### WHAT NEEDS TO BE DONE
Among the entries that follow, the required portion opens with the line containing "The OpenSCAD and" and closes with the line containing "nodes: The frame's". Give that portion again exactly, and nothing else.
** START **
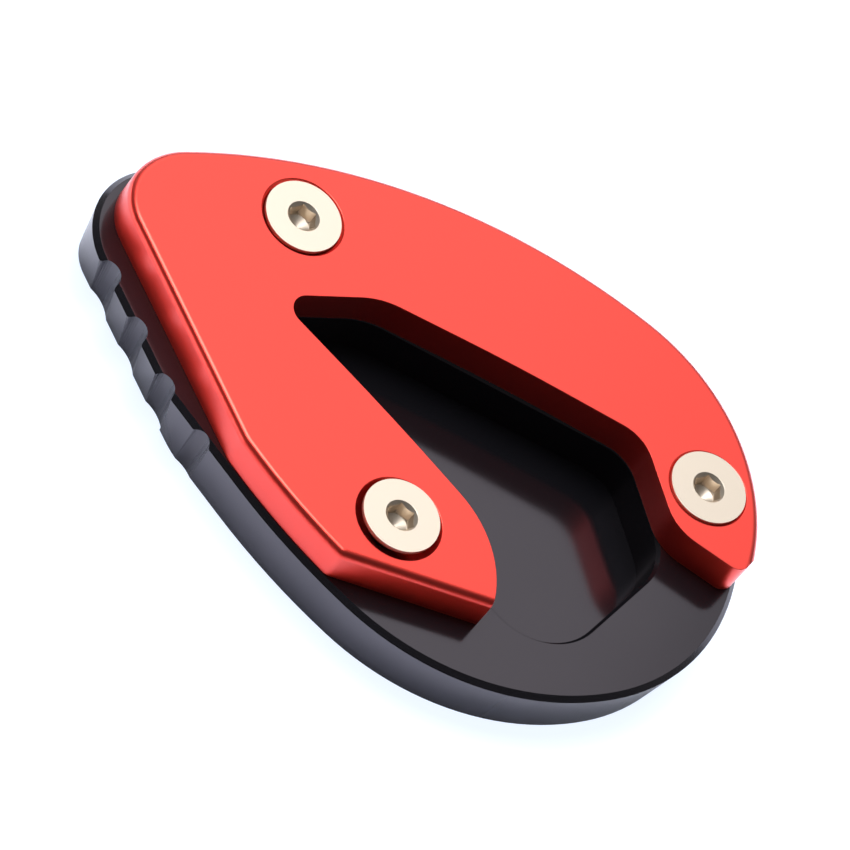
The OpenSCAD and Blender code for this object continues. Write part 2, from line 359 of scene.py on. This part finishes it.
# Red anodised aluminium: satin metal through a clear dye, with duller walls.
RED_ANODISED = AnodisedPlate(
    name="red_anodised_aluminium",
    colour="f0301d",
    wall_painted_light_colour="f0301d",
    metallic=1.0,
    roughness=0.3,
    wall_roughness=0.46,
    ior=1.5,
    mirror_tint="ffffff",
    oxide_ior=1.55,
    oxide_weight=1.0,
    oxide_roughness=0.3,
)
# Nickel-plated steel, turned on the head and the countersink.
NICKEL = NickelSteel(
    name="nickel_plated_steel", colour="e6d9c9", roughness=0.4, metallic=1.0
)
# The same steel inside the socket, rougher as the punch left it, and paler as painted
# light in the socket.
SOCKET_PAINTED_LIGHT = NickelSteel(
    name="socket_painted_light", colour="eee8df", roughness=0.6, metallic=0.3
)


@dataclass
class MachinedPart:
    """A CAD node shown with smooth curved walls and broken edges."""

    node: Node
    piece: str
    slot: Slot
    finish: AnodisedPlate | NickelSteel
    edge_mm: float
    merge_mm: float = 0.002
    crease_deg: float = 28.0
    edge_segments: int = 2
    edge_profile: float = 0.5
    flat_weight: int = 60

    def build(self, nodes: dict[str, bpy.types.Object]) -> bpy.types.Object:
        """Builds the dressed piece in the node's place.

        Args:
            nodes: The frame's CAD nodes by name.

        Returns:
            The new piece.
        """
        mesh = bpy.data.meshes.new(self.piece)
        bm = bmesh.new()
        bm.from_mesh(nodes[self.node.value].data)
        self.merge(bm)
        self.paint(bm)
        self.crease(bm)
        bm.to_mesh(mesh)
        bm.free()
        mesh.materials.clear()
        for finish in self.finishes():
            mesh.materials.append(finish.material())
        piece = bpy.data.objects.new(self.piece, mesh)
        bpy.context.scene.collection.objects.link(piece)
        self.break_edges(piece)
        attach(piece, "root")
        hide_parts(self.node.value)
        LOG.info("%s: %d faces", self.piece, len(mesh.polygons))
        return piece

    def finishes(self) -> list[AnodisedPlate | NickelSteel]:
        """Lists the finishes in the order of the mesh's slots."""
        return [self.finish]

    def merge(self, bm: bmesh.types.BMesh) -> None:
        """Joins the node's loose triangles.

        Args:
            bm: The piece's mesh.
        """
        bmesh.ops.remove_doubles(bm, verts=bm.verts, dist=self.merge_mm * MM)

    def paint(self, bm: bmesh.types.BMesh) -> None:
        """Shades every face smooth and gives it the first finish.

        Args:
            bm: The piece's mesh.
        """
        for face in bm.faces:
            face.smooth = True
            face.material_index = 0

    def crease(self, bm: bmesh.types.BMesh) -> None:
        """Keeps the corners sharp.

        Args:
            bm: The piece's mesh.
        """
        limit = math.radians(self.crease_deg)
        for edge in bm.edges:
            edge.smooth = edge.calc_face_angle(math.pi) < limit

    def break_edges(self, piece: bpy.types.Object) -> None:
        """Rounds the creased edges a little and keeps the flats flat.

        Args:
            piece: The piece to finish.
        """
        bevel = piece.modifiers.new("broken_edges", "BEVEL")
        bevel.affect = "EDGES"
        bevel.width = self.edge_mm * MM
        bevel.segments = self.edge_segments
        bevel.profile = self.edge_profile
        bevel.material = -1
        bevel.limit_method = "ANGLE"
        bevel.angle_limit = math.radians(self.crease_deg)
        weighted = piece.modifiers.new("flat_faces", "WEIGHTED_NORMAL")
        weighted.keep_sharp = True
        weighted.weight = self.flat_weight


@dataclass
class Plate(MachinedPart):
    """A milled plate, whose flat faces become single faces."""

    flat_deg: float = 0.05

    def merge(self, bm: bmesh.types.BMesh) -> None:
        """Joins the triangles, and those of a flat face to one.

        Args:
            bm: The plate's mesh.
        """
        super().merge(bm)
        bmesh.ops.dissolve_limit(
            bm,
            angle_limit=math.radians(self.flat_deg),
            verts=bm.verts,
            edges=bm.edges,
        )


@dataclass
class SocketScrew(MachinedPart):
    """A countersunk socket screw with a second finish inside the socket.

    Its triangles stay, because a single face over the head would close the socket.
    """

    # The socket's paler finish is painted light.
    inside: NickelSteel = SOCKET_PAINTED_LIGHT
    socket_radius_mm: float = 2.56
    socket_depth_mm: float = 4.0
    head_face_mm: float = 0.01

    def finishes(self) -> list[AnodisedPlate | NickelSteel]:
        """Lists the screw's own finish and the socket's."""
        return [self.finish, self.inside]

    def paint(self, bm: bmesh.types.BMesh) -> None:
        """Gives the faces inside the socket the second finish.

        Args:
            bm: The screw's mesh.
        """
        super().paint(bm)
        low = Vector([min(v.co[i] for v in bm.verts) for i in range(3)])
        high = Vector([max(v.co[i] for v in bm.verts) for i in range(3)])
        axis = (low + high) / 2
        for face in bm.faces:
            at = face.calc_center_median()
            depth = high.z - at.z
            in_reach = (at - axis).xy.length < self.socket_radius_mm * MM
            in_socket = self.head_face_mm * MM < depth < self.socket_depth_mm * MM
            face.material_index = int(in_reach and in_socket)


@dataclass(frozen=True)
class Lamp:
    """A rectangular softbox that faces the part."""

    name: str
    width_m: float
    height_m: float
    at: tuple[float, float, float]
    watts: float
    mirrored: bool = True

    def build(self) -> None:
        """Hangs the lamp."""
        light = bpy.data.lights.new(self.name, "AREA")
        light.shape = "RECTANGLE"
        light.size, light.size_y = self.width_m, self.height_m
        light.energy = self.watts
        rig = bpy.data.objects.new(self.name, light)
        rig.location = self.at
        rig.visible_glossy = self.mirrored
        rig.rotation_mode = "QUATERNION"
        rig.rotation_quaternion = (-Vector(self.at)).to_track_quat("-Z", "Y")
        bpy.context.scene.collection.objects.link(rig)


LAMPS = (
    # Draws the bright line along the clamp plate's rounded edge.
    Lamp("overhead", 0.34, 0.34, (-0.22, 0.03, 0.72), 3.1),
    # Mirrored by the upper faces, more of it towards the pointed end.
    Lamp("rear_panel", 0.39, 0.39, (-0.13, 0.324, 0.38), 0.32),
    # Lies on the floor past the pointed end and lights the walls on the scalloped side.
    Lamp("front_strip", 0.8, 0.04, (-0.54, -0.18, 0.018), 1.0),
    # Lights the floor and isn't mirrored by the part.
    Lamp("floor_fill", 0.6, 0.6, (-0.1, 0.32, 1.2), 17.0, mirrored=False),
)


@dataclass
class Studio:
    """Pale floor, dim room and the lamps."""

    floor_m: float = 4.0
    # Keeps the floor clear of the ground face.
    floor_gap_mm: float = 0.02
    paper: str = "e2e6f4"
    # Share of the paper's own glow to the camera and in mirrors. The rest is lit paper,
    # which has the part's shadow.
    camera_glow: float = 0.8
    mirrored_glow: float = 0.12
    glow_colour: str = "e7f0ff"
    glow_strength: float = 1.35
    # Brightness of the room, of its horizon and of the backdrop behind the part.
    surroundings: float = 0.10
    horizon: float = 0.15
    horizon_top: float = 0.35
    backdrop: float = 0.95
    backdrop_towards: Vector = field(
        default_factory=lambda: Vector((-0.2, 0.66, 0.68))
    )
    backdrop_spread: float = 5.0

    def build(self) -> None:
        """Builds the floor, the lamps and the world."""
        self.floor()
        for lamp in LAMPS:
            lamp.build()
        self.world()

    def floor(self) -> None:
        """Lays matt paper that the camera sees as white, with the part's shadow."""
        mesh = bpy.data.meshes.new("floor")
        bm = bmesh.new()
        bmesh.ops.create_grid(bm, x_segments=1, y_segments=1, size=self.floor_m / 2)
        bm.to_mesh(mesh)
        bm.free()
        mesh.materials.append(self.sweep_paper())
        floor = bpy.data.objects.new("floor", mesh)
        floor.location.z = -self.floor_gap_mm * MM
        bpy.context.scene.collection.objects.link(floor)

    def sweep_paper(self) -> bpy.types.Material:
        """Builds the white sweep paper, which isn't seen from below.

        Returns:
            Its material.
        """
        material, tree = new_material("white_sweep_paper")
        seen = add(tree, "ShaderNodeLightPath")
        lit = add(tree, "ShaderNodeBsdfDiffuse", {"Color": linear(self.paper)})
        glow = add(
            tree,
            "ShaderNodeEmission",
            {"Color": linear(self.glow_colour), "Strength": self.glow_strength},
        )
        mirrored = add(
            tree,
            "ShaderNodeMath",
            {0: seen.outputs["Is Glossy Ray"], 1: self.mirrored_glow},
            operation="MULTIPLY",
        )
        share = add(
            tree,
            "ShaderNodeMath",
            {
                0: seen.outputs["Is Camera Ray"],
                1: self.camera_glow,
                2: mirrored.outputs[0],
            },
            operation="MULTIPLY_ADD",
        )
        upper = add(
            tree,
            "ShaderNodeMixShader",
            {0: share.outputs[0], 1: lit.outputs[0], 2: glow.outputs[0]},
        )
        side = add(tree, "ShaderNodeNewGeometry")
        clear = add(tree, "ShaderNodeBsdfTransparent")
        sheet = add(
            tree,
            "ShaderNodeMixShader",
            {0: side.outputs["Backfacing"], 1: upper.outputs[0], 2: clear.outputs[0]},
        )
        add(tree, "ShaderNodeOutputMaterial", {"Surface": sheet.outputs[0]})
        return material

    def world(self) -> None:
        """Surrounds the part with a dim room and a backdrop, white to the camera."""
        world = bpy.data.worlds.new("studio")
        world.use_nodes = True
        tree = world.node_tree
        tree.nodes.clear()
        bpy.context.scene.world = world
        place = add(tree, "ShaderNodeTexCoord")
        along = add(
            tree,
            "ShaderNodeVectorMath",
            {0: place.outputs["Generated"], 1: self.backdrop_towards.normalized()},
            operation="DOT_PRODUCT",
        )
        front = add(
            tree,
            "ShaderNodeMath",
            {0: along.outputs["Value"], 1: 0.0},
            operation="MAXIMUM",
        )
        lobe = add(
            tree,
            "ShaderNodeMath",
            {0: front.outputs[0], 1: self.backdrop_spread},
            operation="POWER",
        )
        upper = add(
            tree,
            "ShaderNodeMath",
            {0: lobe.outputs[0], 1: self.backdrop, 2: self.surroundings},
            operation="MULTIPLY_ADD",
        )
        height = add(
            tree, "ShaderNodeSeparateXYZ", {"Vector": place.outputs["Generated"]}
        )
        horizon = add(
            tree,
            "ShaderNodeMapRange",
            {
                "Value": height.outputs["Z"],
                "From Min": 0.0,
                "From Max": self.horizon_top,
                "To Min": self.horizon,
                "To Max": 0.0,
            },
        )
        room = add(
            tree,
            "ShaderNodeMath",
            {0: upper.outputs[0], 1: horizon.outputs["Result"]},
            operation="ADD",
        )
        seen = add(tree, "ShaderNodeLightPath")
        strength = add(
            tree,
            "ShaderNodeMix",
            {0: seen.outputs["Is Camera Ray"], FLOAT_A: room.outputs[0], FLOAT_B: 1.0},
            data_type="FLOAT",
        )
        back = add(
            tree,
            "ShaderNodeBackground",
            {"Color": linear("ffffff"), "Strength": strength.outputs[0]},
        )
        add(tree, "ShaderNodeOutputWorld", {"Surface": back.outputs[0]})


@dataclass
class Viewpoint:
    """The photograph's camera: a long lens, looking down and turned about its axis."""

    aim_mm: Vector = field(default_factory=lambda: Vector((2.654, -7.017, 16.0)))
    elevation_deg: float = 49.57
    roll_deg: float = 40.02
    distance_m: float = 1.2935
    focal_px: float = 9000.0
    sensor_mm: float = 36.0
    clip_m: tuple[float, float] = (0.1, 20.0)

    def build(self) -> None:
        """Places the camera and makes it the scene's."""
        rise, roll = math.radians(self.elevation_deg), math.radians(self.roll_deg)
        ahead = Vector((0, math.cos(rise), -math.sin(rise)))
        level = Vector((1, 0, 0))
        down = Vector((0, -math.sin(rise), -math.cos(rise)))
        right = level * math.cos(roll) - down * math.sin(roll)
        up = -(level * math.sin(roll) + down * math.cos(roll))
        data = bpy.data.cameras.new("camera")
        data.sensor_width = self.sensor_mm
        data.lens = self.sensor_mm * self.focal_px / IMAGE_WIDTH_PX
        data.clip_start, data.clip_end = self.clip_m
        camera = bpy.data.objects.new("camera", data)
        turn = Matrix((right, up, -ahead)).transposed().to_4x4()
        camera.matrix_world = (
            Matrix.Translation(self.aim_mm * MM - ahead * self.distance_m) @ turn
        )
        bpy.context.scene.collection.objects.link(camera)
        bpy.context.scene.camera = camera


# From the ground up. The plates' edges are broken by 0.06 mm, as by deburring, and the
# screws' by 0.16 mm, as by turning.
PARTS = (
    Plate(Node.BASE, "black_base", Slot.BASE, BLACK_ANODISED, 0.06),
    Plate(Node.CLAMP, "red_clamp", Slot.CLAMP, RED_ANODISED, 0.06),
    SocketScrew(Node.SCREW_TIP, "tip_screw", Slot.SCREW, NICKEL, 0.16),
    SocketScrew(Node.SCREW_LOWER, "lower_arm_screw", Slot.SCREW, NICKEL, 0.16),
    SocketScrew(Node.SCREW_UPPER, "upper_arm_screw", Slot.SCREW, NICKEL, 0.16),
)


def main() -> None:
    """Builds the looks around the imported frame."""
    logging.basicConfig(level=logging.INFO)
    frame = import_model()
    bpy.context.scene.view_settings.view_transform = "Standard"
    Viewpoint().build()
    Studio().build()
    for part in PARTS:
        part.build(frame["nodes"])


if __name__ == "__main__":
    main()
** END **
** START **
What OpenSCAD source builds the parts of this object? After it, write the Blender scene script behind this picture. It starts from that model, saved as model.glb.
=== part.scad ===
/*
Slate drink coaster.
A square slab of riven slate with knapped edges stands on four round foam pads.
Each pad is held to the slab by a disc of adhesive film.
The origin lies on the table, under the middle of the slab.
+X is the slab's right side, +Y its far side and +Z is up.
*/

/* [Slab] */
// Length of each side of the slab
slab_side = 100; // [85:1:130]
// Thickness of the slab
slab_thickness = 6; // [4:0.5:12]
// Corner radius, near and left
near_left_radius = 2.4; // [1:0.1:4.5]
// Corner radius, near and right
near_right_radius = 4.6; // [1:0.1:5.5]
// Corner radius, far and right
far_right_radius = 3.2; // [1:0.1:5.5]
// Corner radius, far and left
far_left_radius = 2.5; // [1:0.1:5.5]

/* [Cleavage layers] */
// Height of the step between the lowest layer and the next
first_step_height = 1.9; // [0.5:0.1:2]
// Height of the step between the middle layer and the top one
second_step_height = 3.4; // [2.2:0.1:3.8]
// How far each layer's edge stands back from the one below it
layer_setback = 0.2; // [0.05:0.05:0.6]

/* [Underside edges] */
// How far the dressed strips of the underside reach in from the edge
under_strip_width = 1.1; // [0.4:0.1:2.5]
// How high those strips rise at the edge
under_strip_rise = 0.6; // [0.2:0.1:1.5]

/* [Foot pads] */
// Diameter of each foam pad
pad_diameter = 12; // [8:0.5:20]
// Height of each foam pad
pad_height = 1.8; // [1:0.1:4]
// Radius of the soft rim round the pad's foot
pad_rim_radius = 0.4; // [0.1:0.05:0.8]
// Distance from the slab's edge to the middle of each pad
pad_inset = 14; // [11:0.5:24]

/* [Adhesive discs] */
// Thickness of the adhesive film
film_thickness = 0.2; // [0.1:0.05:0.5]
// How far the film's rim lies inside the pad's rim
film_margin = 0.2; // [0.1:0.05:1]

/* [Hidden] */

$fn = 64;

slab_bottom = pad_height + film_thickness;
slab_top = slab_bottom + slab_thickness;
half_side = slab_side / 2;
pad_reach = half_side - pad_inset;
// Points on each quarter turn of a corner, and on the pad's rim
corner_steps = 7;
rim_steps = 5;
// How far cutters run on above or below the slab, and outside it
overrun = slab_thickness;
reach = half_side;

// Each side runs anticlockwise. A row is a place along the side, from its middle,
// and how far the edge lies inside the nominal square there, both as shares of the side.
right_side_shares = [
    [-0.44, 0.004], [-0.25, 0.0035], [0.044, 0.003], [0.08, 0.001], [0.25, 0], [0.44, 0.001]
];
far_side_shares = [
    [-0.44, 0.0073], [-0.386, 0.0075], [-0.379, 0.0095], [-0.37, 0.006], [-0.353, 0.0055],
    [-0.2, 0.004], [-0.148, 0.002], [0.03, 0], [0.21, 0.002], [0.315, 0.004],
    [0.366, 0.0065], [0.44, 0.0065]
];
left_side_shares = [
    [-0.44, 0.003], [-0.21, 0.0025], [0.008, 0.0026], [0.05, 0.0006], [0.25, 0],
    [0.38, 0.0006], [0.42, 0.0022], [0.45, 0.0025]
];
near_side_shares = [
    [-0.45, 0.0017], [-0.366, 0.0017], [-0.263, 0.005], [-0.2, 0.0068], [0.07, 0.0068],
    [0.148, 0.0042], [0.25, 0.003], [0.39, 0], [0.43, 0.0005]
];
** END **
** START **
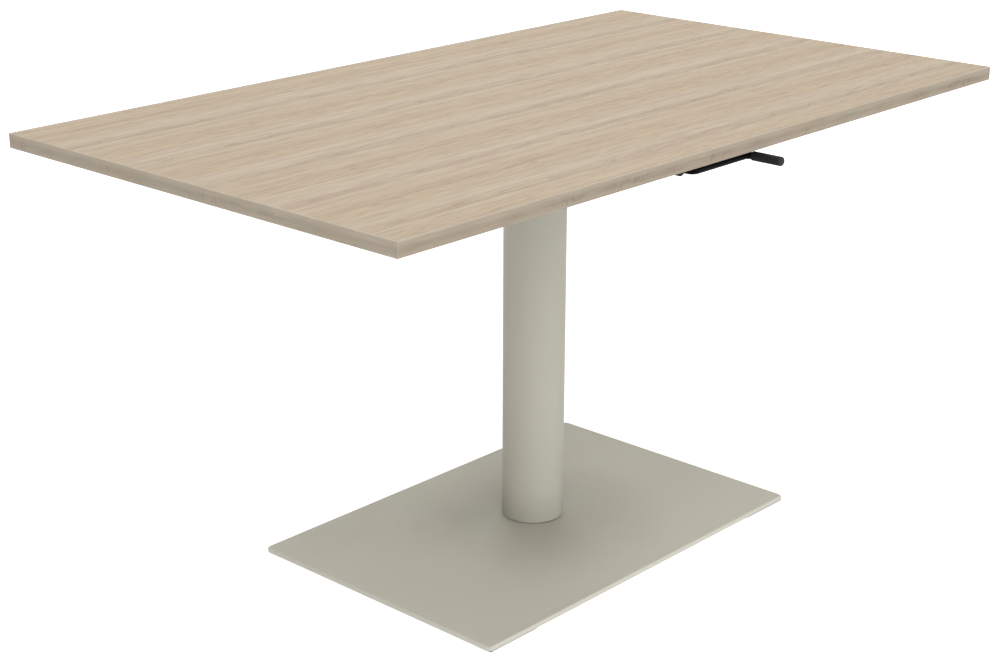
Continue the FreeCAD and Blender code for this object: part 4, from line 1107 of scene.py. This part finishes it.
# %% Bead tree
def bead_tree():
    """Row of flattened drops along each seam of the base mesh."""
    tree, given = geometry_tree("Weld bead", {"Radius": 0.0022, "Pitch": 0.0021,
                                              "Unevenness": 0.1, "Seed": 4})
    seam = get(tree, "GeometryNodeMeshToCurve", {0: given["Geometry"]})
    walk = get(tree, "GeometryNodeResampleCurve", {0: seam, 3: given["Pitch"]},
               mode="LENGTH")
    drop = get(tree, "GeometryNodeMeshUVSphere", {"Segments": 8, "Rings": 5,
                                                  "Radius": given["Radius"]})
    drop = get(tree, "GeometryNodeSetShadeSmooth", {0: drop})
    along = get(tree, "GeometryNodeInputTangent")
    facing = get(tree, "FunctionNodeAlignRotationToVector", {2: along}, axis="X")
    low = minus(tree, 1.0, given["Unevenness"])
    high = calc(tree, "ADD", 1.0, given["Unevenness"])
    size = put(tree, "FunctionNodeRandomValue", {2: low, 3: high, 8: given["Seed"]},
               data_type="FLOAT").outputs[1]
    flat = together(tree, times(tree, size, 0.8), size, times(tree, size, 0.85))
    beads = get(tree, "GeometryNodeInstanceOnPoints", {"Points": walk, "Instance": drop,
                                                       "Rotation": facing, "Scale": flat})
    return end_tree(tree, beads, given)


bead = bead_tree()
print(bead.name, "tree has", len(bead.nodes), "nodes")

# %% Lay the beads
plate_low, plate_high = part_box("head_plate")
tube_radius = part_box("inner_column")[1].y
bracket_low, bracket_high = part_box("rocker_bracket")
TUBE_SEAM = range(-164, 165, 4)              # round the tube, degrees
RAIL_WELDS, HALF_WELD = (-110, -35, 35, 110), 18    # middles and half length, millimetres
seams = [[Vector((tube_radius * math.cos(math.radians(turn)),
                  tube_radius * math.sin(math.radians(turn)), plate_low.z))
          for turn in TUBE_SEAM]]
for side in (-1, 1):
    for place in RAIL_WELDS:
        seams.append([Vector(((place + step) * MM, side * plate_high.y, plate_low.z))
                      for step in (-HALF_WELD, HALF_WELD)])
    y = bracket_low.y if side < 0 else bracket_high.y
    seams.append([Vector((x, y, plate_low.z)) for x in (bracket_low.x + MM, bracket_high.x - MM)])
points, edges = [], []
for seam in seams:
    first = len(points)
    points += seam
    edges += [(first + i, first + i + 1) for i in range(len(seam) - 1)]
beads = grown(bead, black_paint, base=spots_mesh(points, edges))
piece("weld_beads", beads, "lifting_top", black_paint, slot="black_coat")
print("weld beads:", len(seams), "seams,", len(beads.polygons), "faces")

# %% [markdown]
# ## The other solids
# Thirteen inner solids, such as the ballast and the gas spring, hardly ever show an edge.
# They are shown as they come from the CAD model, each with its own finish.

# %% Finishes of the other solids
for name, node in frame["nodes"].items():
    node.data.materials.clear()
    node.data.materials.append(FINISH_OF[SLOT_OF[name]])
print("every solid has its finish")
** END **
### TASK OUTPUT
The OpenSCAD and Blender code for this object continues. Write part 2, from line 359 of scene.py on. This part finishes it.
# Red anodised aluminium: satin metal through a clear dye, with duller walls.
RED_ANODISED = AnodisedPlate(
    name="red_anodised_aluminium",
    colour="f0301d",
    wall_painted_light_colour="f0301d",
    metallic=1.0,
    roughness=0.3,
    wall_roughness=0.46,
    ior=1.5,
    mirror_tint="ffffff",
    oxide_ior=1.55,
    oxide_weight=1.0,
    oxide_roughness=0.3,
)
# Nickel-plated steel, turned on the head and the countersink.
NICKEL = NickelSteel(
    name="nickel_plated_steel", colour="e6d9c9", roughness=0.4, metallic=1.0
)
# The same steel inside the socket, rougher as the punch left it, and paler as painted
# light in the socket.
SOCKET_PAINTED_LIGHT = NickelSteel(
    name="socket_painted_light", colour="eee8df", roughness=0.6, metallic=0.3
)


@dataclass
class MachinedPart:
    """A CAD node shown with smooth curved walls and broken edges."""

    node: Node
    piece: str
    slot: Slot
    finish: AnodisedPlate | NickelSteel
    edge_mm: float
    merge_mm: float = 0.002
    crease_deg: float = 28.0
    edge_segments: int = 2
    edge_profile: float = 0.5
    flat_weight: int = 60

    def build(self, nodes: dict[str, bpy.types.Object]) -> bpy.types.Object:
        """Builds the dressed piece in the node's place.

        Args:
            nodes: The frame's CAD nodes by name.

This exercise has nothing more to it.